* To be done:
Find how many lines of the listing include the string "materials", and report only that figure.

━━━━━━━━━━━━━━━━━━━━

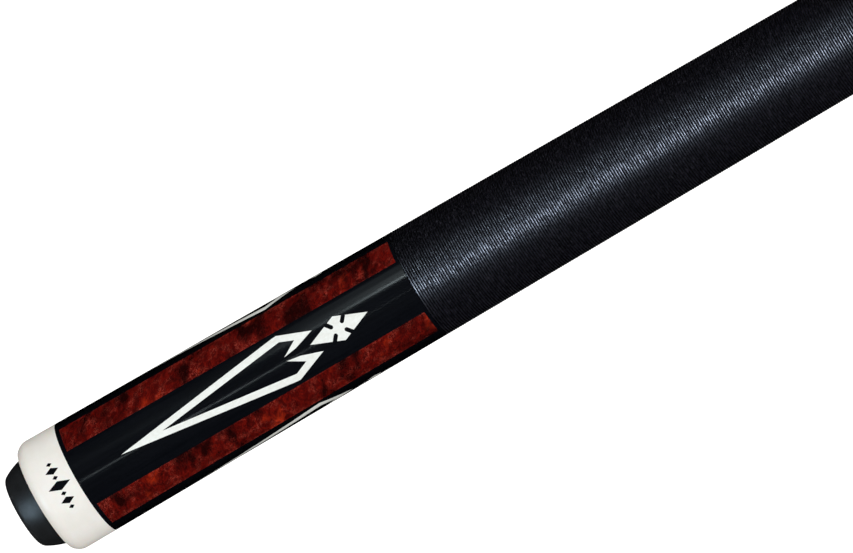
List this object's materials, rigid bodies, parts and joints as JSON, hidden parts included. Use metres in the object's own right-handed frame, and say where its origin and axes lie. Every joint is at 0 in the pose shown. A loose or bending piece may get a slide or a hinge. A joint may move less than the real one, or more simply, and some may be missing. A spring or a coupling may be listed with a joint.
{
  "type": "pool cue",
  "caption": "Two-piece pool cue with an inlaid butt sleeve, linen wrap, screw joint, tapered maple shaft, leather tip and rubber bumper.",
  "frame": {"origin": "centre of the rubber bumper's end face", "axes": "+Z along the cue from the bumper to the leather tip; +X through the first of the four inlaid black panels"},
  "size_m": [0.0312, 0.0312, 1.473],
  "materials": {
    "rubber": "satin moulded black rubber",
    "steel": "zinc plated",
    "pin_steel": "turned stainless steel",
    "brass": "turned",
    "cap_white": "satin ivory-white",
    "black_lacquer": "black stained maple under gloss lacquer",
    "burl": "red-brown burl under gloss lacquer",
    "inlay_white": "white inlay under gloss lacquer",
    "linen": "pressed blue-black linen thread, white flecked",
    "maple": "hard maple, sealed",
    "collar_black": "polished black",
    "ring_metal": "polished nickel silver",
    "ferrule_white": "satin white",
    "fibre": "vulcanised fibre",
    "tip_leather": "pressed leather with blue chalk"
  },
  "bodies": {
    "butt": {"bumper_insert": "brass", "weight_bolt": "steel", "butt_cap": "cap_white", "butt_sleeve": "black_lacquer", "handle_core": "maple", "linen_wrap": "linen", "a_joint_screw": "steel", "forearm": "black_lacquer", "sleeve_window_1": "burl", "sleeve_window_2": "burl", "sleeve_window_3": "burl", "sleeve_window_4": "burl", "sleeve_spear_1": "inlay_white", "sleeve_spear_2": "inlay_white", "sleeve_spear_3": "inlay_white", "sleeve_spear_4": "inlay_white", "sleeve_diamond_1": "inlay_white", "sleeve_diamond_2": "inlay_white", "sleeve_diamond_3": "inlay_white", "sleeve_diamond_4": "inlay_white", "forearm_window_1": "burl", "forearm_window_2": "burl", "forearm_window_3": "burl", "forearm_window_4": "burl", "forearm_spear_1": "inlay_white", "forearm_spear_2": "inlay_white", "forearm_spear_3": "inlay_white", "forearm_spear_4": "inlay_white", "forearm_diamond_1": "inlay_white", "forearm_diamond_2": "inlay_white", "forearm_diamond_3": "inlay_white", "forearm_diamond_4": "inlay_white", "butt_ring": "ring_metal", "butt_collar": "collar_black", "joint_pin": "pin_steel"},
    "bumper": {"bumper": "rubber", "bumper_washer": "steel"},
    "bumper_screw": {"bumper_screw": "steel"},
    "shaft_thread": {"shaft_insert": "brass"},
    "shaft": {"shaft_collar": "collar_black", "shaft_ring": "ring_metal", "shaft": "maple", "ferrule": "ferrule_white", "tip_pad": "fibre", "tip": "tip_leather"}
  },
  "joints": [
    {"name": "bumper_travel", "type": "slide", "parent": "butt", "child": "bumper", "axis": [0, 0, -1], "range_m": [0, 0.012]},
    {"name": "bumper_screw_turn", "type": "hinge", "parent": "bumper", "child": "bumper_screw", "pos_m": [0, 0, 0.002], "axis": [0, 0, -1], "range_deg": [0, 4320]},
    {"name": "shaft_travel", "type": "slide", "parent": "butt", "child": "shaft_thread", "axis": [0, 0, 1], "range_m": [0, 0.02822]},
    {"name": "shaft_turn", "type": "hinge", "parent": "shaft_thread", "child": "shaft", "pos_m": [0, 0, 0.737], "axis": [0, 0, 1], "range_deg": [0, 7200]}
  ],
  "couplings": [
    {"joint": "bumper_screw_turn", "follows": "bumper_travel", "rad_per_m": 6283.2},
    {"joint": "shaft_turn", "follows": "shaft_travel", "rad_per_m": 4452.7}
  ]
}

━━━━━━━━━━━━━━━━━━━━

* Response:
2